Node killed because of disk space requirements not met.

2 Likes

Actually, of I run grep -i "context cancelled" against all my logs, they appear to happen now and then without any consequences as far as I can see. They especially appear on the slower nodes. And that is probably also the reason for a lot of errors mentioned by @Toyoo, including database locks and readability and writeability timeouts.

As these bugs have existed for a long time now, in my opinion I don’t think they will be publicly solved any time soon; as a fix. For the ‘bug bounty program’ seems only for security purposes, and has not garnered a single acknowledged reward to date (however anonymous it is), in this forum, or elsewhere - from my observation. I can’t imagine something as a partial security related exploit, also affecting and caused by these bugs will come to light any time soon; considering I expect it to affect a further 20% of overall capacity. The scenario may further manifest and frustrate more, yet may simply be a matter of competitive advantage for others. I shall book mark this for further developments. Not unlike the X-Files, I think there is a solution out there (and it may well be pretty obvious in the end), but why would I say so/why or how? - Or anyone, for that matter?

I will not reply, because all my nodes are pretty in pink.

5 cents

Toyoo, thank you for explaining the meaning of the error more to my smooth brain.

Sorry, context canceled happens ALL THE TIME for uploads and downloads, when either the client just aborts the transfer or when it’s finished faster by other satellites. I am more concerned about the filewalkers bonking out.

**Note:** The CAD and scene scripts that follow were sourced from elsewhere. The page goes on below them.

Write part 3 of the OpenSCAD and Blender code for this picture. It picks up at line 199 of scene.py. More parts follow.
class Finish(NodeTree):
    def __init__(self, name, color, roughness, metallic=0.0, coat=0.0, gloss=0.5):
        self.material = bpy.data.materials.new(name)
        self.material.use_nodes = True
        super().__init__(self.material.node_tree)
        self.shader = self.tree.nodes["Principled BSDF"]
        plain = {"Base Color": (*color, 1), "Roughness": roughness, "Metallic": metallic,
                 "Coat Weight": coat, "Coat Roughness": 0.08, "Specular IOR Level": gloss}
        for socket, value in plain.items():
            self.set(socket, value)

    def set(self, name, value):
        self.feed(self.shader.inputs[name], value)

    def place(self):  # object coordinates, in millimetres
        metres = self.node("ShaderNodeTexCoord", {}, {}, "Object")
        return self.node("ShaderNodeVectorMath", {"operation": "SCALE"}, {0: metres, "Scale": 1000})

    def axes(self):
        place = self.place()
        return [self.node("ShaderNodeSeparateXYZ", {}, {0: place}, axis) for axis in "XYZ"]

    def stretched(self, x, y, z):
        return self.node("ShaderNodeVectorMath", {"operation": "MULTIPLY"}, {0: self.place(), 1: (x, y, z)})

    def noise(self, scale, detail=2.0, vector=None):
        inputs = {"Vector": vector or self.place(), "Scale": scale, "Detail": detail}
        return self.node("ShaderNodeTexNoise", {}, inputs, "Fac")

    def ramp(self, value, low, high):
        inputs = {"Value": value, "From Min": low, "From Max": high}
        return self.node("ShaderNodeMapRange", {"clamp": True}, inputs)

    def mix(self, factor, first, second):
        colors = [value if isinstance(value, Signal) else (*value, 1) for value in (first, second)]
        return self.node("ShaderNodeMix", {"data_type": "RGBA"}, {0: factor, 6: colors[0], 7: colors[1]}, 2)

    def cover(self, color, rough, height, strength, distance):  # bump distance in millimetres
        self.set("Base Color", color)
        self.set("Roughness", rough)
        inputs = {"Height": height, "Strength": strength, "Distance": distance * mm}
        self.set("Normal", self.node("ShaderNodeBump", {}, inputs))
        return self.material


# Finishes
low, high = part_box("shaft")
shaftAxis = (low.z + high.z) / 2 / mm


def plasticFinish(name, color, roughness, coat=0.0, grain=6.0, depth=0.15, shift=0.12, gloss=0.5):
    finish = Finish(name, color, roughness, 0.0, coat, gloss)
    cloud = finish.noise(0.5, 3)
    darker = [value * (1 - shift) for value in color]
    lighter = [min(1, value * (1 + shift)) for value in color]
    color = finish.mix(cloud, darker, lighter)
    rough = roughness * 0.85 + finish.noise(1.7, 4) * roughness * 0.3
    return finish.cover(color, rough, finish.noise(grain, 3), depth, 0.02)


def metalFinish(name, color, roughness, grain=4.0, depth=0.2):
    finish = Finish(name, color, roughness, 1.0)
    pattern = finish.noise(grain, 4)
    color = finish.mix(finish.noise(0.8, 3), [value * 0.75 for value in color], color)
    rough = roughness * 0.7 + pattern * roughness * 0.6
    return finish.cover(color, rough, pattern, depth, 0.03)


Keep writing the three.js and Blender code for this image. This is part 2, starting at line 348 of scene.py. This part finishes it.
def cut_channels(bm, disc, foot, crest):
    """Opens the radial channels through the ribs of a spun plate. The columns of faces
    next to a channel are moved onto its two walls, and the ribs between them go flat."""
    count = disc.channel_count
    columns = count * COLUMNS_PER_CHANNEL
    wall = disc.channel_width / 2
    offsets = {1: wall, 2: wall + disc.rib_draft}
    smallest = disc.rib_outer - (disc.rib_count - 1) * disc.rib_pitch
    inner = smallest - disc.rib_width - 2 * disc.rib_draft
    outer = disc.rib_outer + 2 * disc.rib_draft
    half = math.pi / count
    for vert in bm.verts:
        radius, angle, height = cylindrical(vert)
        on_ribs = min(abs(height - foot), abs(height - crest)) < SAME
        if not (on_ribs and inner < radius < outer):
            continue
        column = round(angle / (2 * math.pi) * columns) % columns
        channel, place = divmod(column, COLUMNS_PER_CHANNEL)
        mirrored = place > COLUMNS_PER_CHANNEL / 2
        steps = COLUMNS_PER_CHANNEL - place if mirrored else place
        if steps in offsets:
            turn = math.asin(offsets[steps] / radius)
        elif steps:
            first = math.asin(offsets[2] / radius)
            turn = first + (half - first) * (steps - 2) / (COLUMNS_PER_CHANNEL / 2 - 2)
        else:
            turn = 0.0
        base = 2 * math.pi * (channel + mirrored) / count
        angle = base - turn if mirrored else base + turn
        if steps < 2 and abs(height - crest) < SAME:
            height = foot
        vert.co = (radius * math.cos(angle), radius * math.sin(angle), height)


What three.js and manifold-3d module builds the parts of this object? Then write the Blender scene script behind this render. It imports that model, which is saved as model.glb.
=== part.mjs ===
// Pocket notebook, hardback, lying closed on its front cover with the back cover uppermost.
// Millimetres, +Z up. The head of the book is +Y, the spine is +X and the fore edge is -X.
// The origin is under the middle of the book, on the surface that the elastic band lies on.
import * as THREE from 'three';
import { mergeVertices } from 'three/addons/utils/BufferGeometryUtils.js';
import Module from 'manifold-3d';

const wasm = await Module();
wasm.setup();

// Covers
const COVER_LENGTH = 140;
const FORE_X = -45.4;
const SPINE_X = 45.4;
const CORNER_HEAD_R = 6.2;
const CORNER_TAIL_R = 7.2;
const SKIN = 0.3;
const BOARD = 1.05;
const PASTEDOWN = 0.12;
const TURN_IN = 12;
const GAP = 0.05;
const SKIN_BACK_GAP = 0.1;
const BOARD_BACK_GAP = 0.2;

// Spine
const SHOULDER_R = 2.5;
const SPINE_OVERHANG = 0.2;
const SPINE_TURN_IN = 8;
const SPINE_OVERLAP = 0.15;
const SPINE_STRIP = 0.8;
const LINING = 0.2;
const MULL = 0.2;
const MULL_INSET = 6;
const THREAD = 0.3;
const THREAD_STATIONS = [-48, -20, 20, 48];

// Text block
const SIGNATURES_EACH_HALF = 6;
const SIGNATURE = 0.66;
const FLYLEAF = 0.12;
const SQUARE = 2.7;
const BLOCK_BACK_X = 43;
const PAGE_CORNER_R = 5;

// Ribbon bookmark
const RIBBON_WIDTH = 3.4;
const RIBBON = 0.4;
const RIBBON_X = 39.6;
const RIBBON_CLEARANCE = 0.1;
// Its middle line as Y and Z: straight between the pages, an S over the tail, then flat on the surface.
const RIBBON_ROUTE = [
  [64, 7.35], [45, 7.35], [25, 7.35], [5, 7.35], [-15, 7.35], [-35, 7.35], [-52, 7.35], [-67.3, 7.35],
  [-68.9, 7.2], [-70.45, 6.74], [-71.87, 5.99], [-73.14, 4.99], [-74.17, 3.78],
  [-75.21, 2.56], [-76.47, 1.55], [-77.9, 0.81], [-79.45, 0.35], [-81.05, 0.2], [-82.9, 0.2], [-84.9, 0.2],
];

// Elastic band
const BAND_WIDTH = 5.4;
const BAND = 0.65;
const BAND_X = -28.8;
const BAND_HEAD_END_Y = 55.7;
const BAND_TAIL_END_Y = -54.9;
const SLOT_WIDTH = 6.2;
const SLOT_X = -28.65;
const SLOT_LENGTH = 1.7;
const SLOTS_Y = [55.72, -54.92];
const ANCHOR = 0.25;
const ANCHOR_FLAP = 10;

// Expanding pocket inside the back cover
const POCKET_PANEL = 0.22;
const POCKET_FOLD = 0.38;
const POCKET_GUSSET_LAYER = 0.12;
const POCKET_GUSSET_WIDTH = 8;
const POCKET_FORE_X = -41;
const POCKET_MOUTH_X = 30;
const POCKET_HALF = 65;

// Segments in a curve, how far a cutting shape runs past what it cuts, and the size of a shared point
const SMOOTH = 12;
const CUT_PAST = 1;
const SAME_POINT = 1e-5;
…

“Context canceled” errors specifically in the filewalkers usually a result of a timeout, so it was not able to finish an operation before the timeout is occurred.
For network filesystems it’s kind of expected, and this is one of the reasons why we do not recommend them to use and do not support them. However, I have read success stories, where the Operator was able to configure NFS to work smoothly. But as far as I remember it was only for the localhost, and used as a way to connect disks to the VM.

@EasyRhino do you also have a error “exit 1” for the filewalker? If yes, then you prepared your NFS wrong :wink: accordingly those success stories.
And in this case I can offer only to try to use a badger cache (not sure, that it could work on a network filesystem, because it’s kind of a database) with lazy mode disabled. Or just disable a lazy mode. Maybe the filewalker could survive and finish its work.
The best way would be to avoid the network filesystem at all and run the node on the fileserver. If it’s not the case, then the next not bad solution would be to use iSCSI.

All these problems because of timeouts when something is trying to write or read from the disk.
Of course we would improve the code anyway to use less IOPS for some operations, but we unlikely can resolve the underlaying issue which is a not optimal setup, which you call a bug for some reason.

Inherently to this, means that if we set lower assigned Storage Space, eventually Filewalkers will run successfully?

Nope, no “exit 1” anywhere in my logs.

Do we have any idea how long the timeout actually is in the filewalkers, and if it’s configurable?

The only node where I have any filewalker failures in the last few days was one where the disk activity was, for whatever reason, showing up as busier than some of the other ones. but usually it was spurts of 100% busy that would die down after a few seconds.

I do not think that it’s configurable.
Seems you need to disable the lazy mode for this node to allow it to finish calculations at least once.